Actor Kiah McKirnan is multiracial, she points out, and that ties in with another aspect of the story which, to avoid spoilers, won’t be mentioned here. It has something in common with the fact that the film has its own mythology, disappointing some critics who seem unhappy at the fact they can’t box its heroine in as a vampire or a werewolf or some other kind of accepted monster. Some have objected to the fact that we are not presented with a clear set of rules , which seems odd to me because its heroine is still growing up, so it’s only natural that she wouldn’t have figured everything out yet.

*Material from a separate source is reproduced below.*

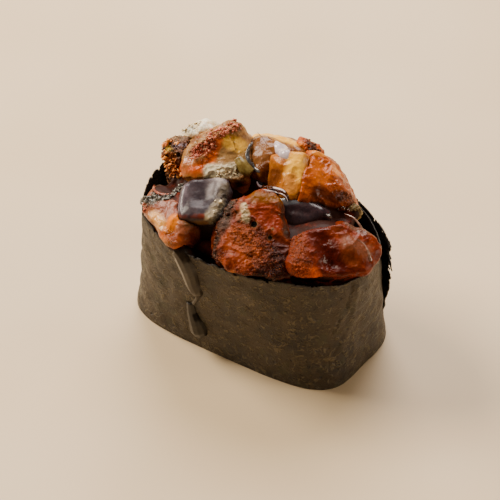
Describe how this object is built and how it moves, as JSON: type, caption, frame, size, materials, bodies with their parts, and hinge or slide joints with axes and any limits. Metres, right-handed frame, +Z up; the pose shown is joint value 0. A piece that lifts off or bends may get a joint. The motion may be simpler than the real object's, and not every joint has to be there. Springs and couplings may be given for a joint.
{
  "type": "gunkan sushi",
  "caption": "Gunkan sushi: an oval block of rice wrapped in a seaweed strip with a loose torn flap, topped with a heap of glazed, chopped eel.",
  "frame": {"origin": "middle of the flat base of the rice, where it stands on the board", "axes": "+X along the oval's long side, towards the end with the loose flap; -Y is the front side; +Z up"},
  "size_m": [0.0527, 0.0349, 0.0408],
  "materials": {
    "nori": "satin, dark olive brown, fibrous",
    "rice": "moist, off-white, grainy",
    "eel_flesh": "glazed, deep red-orange, crumbly",
    "eel_amber": "glazed, orange to tan",
    "eel_pale": "glazed, cream",
    "eel_skin": "wet, purple-grey skin",
    "sauce": "wet, dark brown, nearly clear where thin"
  },
  "bodies": {
    "root": {"nori_band": "nori", "rice": "rice", "eel_centre_front": "eel_flesh", "eel_right_end": "eel_flesh", "eel_back_left": "eel_flesh", "eel_back_small": "eel_flesh", "eel_left_edge": "eel_amber", "eel_top_fold": "eel_amber", "eel_top_middle": "eel_amber", "eel_top_left": "eel_amber", "eel_top_right": "eel_amber", "eel_back_pale": "eel_pale", "eel_pale_bit": "eel_pale", "eel_dark_square": "eel_skin", "eel_skin_strip": "eel_skin"}
  },
  "joints": []
}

She agrees. “I think that the lives of young women and certainly the lives of adult women, and much older women, are multifaceted and complicated. Teenage girls navigate so much, not only within their own bodies, from moment to moment, but in this world that's obsessed with youth and beauty among women. And at the same time, we've built this kind of machine that is meant to destroy their evolution. There is this sense that it's constant and unrelenting.

“I'm kind of embarrassed for some of the responses that say ‘There's just too much going on. My God, it's like, this happens, and then something else comes along. It's just too much. What is it she thinks she is, introducing all of these different ideas?’ I just think ‘Oh, you shouldn't say that out loud. It just makes you look so basic, so simple, and so unwilling to open yourself up to the idea that the allegory of this film is based on the reality of how difficult it can be for a young girl to simply survive her day.’”

Perpetrator will be in US cinemas and on Shudder from Friday, 1 September.